| WORK REQUIRED |
Your task is to repeat the listing exactly.

::::

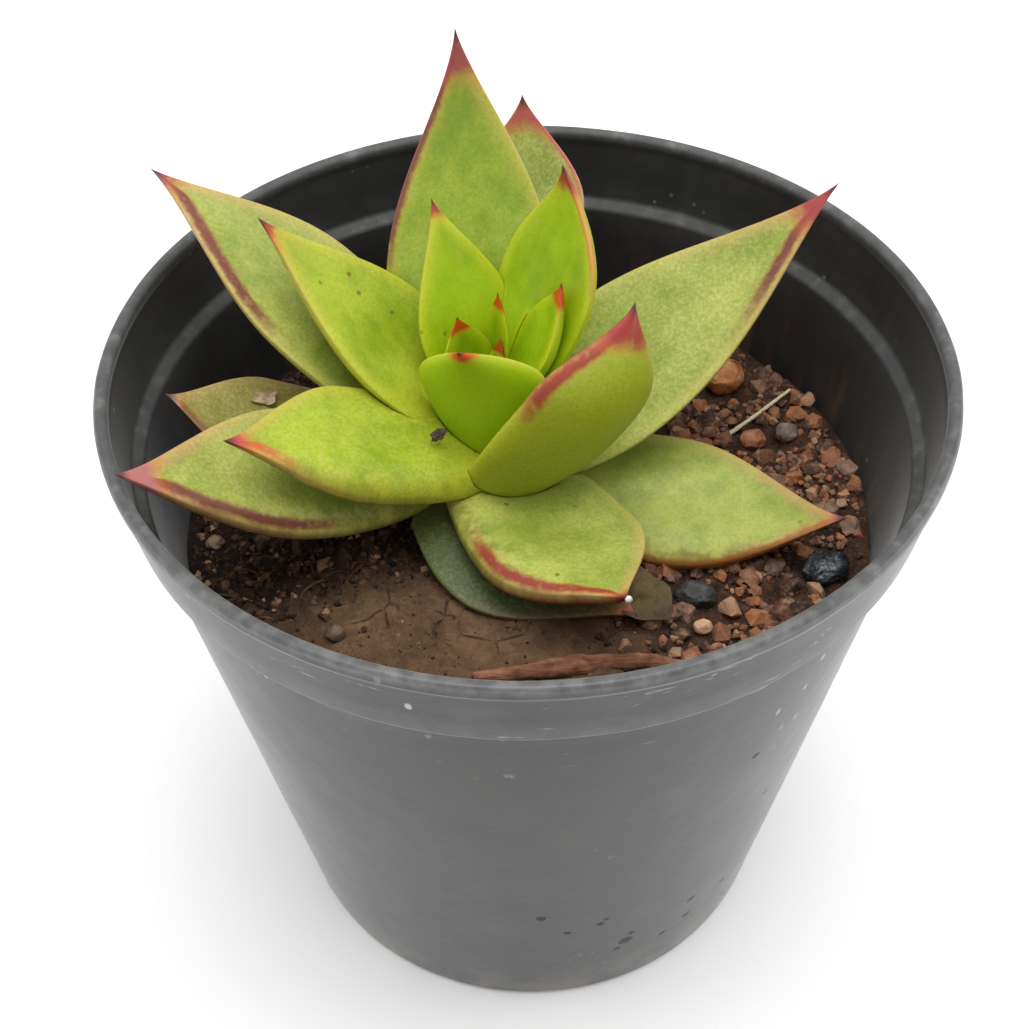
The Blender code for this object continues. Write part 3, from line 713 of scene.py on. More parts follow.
def pot_mesh():
    """The pot turned on its axis, slightly uneven, from the inside of its base round to the underside."""
    foot = RIM_RADIUS - COLLAR_TAPER
    corners = [
        (0.0, FLOOR),
        (wall_outside(FLOOR) - WALL - 0.0012, FLOOR),
        (wall_outside(FLOOR + 0.0012) - WALL, FLOOR + 0.0012),
        (wall_outside(LEDGE - 0.001) - WALL, LEDGE - 0.001),
        (foot - WALL, LEDGE + 0.0003),
        (RIM_RADIUS - 0.0016, POT_HEIGHT - 0.0024),
        (RIM_RADIUS - 0.0020, POT_HEIGHT - 0.0014),
        (RIM_RADIUS - 0.0019, POT_HEIGHT - 0.0005),
        (RIM_RADIUS - 0.0013, POT_HEIGHT),
        (RIM_RADIUS - 0.0004, POT_HEIGHT),
        (RIM_RADIUS, POT_HEIGHT - 0.0005),
        (RIM_RADIUS, POT_HEIGHT - 0.0017),
        (RIM_RADIUS - 0.0004, POT_HEIGHT - 0.0024),
        (foot, LEDGE),
        (foot - 0.0003, LEDGE - 0.0005),
        (wall_outside(LEDGE - 0.0011), LEDGE - 0.0008),
        (wall_outside(0.0010), 0.0010),
        (BASE_RADIUS - 0.0008, 0.0),
        (0.0, 0.0),
    ]
    rows = evenly(rounded(corners, 0.0005), 0.0040)[1:-1]
    top = max(range(len(rows)), key=lambda i: rows[i].y)
    points, inner, worn = [], [], []
    for i, (r, z) in enumerate(rows):
        # the edges painted grey, partly as wear from handling and partly as painted highlight where they
        # catch the light: the lip, the step inside and the collar's foot
        lip = math.exp(-((z - POT_HEIGHT) / 0.0016) ** 2) * (1.0 if r > RIM_RADIUS - 0.0022 else 0.6)
        step = 0.8 * math.exp(-((z - LEDGE + 0.0003) / 0.0009) ** 2) if i < top else 0.0
        ridge = 0.35 * math.exp(-((z - LEDGE - 0.0002) / 0.00035) ** 2) if i > top else 0.0
        for a in ring_of(POT_TURNS):
            x, y = math.cos(a), math.sin(a)
            wave = 0.00012 * math.sin(3 * a + 0.7) * z / POT_HEIGHT
            wave += 0.00006 * swell((x * 3, y * 3, z * 60), 1.0)
            wave *= min(1.0, r / 0.02)
            dent = 0.00008 * max(0.0, swell((6 * x, 6 * y, z * 300), 1.0, 2)) if i > top else 0.0
            out = min(r + wave - dent, RIM_RADIUS)
            points.append((out * x, out * y, z))
            inner.append(1.0 if i < top else 0.0)
            worn.append(max(lip, step, ridge))
    rows_array = np.array(points).reshape(len(rows), POT_TURNS, 3)
    return loft("pot_shell", rows_array, (0, 0, FLOOR), (0, 0, 0), {
        "inner": [*inner, 1.0, 0.0], "worn": [*worn, 0.0, 0.0]})


def drain_drills():
    """One drill through the base for each drain hole."""
    bm = bmesh.new()
    for a in ring_of(DRAIN_HOLES):
        place = Matrix.Translation((
            DRAIN_RING_RADIUS * math.cos(a), DRAIN_RING_RADIUS * math.sin(a), FLOOR / 2))
        bmesh.ops.create_cone(
            bm, cap_ends=True, segments=40, radius1=DRAIN_HOLE_RADIUS, radius2=DRAIN_HOLE_RADIUS,
            depth=FLOOR * 4, matrix=place)
    return set_out("drain_drills", mesh_from(bm, "drain_drills", smooth=False))


drills = drain_drills()
pot_shell = cut_by("pot_shell", pot_mesh(), [drills])
pot_shell.set_sharp_from_angle(angle=POT_CREASE)
clear_away(drills)
add_piece("pot_shell", pot_shell, pot_look(), "pot_plastic", "pot")


# ======== Rosette ========
def stem_axis(below_rim):
    """Point on the stem's axis at this depth below the rim, in millimetres."""
    share = (below_rim / 1000 + STEM_FOOT[2]) / (STEM_FOOT[2] - STEM_HEAD[2])
    foot, head = Vector(STEM_FOOT), Vector(STEM_HEAD)
    return foot + (head - foot) * share + Vector((0, 0, POT_HEIGHT))


def fullness(t, widest, base, power):
    """Width or thickness at t along a leaf, as a share of the largest."""
    if t < widest:
        return base + (1 - base) * math.sin(math.pi / 2 * max(t, 0) / widest)
    return math.cos(math.pi / 2 * (t - widest) / (1 - widest)) ** power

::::

| EXERCISE ANSWER |
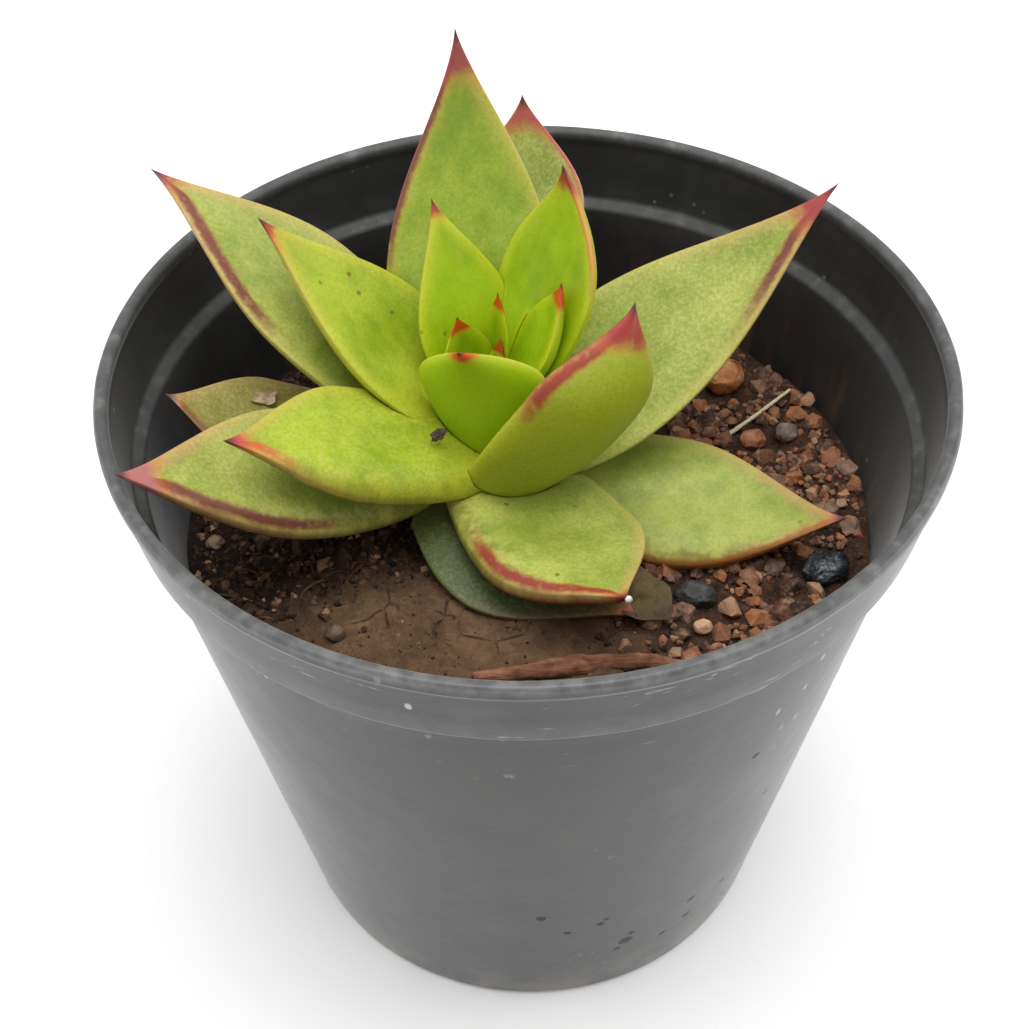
The Blender code for this object continues. Write part 3, from line 713 of scene.py on. More parts follow.
def pot_mesh():
    """The pot turned on its axis, slightly uneven, from the inside of its base round to the underside."""
    foot = RIM_RADIUS - COLLAR_TAPER
    corners = [
        (0.0, FLOOR),
        (wall_outside(FLOOR) - WALL - 0.0012, FLOOR),
        (wall_outside(FLOOR + 0.0012) - WALL, FLOOR + 0.0012),
        (wall_outside(LEDGE - 0.001) - WALL, LEDGE - 0.001),
        (foot - WALL, LEDGE + 0.0003),
        (RIM_RADIUS - 0.0016, POT_HEIGHT - 0.0024),
        (RIM_RADIUS - 0.0020, POT_HEIGHT - 0.0014),
        (RIM_RADIUS - 0.0019, POT_HEIGHT - 0.0005),
        (RIM_RADIUS - 0.0013, POT_HEIGHT),
        (RIM_RADIUS - 0.0004, POT_HEIGHT),
        (RIM_RADIUS, POT_HEIGHT - 0.0005),
        (RIM_RADIUS, POT_HEIGHT - 0.0017),
        (RIM_RADIUS - 0.0004, POT_HEIGHT - 0.0024),
        (foot, LEDGE),
        (foot - 0.0003, LEDGE - 0.0005),
        (wall_outside(LEDGE - 0.0011), LEDGE - 0.0008),
        (wall_outside(0.0010), 0.0010),
        (BASE_RADIUS - 0.0008, 0.0),
        (0.0, 0.0),
    ]
    rows = evenly(rounded(corners, 0.0005), 0.0040)[1:-1]
    top = max(range(len(rows)), key=lambda i: rows[i].y)
    points, inner, worn = [], [], []
    for i, (r, z) in enumerate(rows):
        # the edges painted grey, partly as wear from handling and partly as painted highlight where they
        # catch the light: the lip, the step inside and the collar's foot
        lip = math.exp(-((z - POT_HEIGHT) / 0.0016) ** 2) * (1.0 if r > RIM_RADIUS - 0.0022 else 0.6)
        step = 0.8 * math.exp(-((z - LEDGE + 0.0003) / 0.0009) ** 2) if i < top else 0.0
        ridge = 0.35 * math.exp(-((z - LEDGE - 0.0002) / 0.00035) ** 2) if i > top else 0.0
        for a in ring_of(POT_TURNS):
            x, y = math.cos(a), math.sin(a)
            wave = 0.00012 * math.sin(3 * a + 0.7) * z / POT_HEIGHT
            wave += 0.00006 * swell((x * 3, y * 3, z * 60), 1.0)
            wave *= min(1.0, r / 0.02)
            dent = 0.00008 * max(0.0, swell((6 * x, 6 * y, z * 300), 1.0, 2)) if i > top else 0.0
            out = min(r + wave - dent, RIM_RADIUS)
            points.append((out * x, out * y, z))
            inner.append(1.0 if i < top else 0.0)
            worn.append(max(lip, step, ridge))
    rows_array = np.array(points).reshape(len(rows), POT_TURNS, 3)
    return loft("pot_shell", rows_array, (0, 0, FLOOR), (0, 0, 0), {
        "inner": [*inner, 1.0, 0.0], "worn": [*worn, 0.0, 0.0]})


def drain_drills():
    """One drill through the base for each drain hole."""
    bm = bmesh.new()
    for a in ring_of(DRAIN_HOLES):
        place = Matrix.Translation((
            DRAIN_RING_RADIUS * math.cos(a), DRAIN_RING_RADIUS * math.sin(a), FLOOR / 2))
        bmesh.ops.create_cone(
            bm, cap_ends=True, segments=40, radius1=DRAIN_HOLE_RADIUS, radius2=DRAIN_HOLE_RADIUS,
            depth=FLOOR * 4, matrix=place)
    return set_out("drain_drills", mesh_from(bm, "drain_drills", smooth=False))


drills = drain_drills()
pot_shell = cut_by("pot_shell", pot_mesh(), [drills])
pot_shell.set_sharp_from_angle(angle=POT_CREASE)
clear_away(drills)
add_piece("pot_shell", pot_shell, pot_look(), "pot_plastic", "pot")


# ======== Rosette ========
def stem_axis(below_rim):
    """Point on the stem's axis at this depth below the rim, in millimetres."""
    share = (below_rim / 1000 + STEM_FOOT[2]) / (STEM_FOOT[2] - STEM_HEAD[2])
    foot, head = Vector(STEM_FOOT), Vector(STEM_HEAD)
    return foot + (head - foot) * share + Vector((0, 0, POT_HEIGHT))


def fullness(t, widest, base, power):
    """Width or thickness at t along a leaf, as a share of the largest."""
    if t < widest:
        return base + (1 - base) * math.sin(math.pi / 2 * max(t, 0) / widest)
    return math.cos(math.pi / 2 * (t - widest) / (1 - widest)) ** power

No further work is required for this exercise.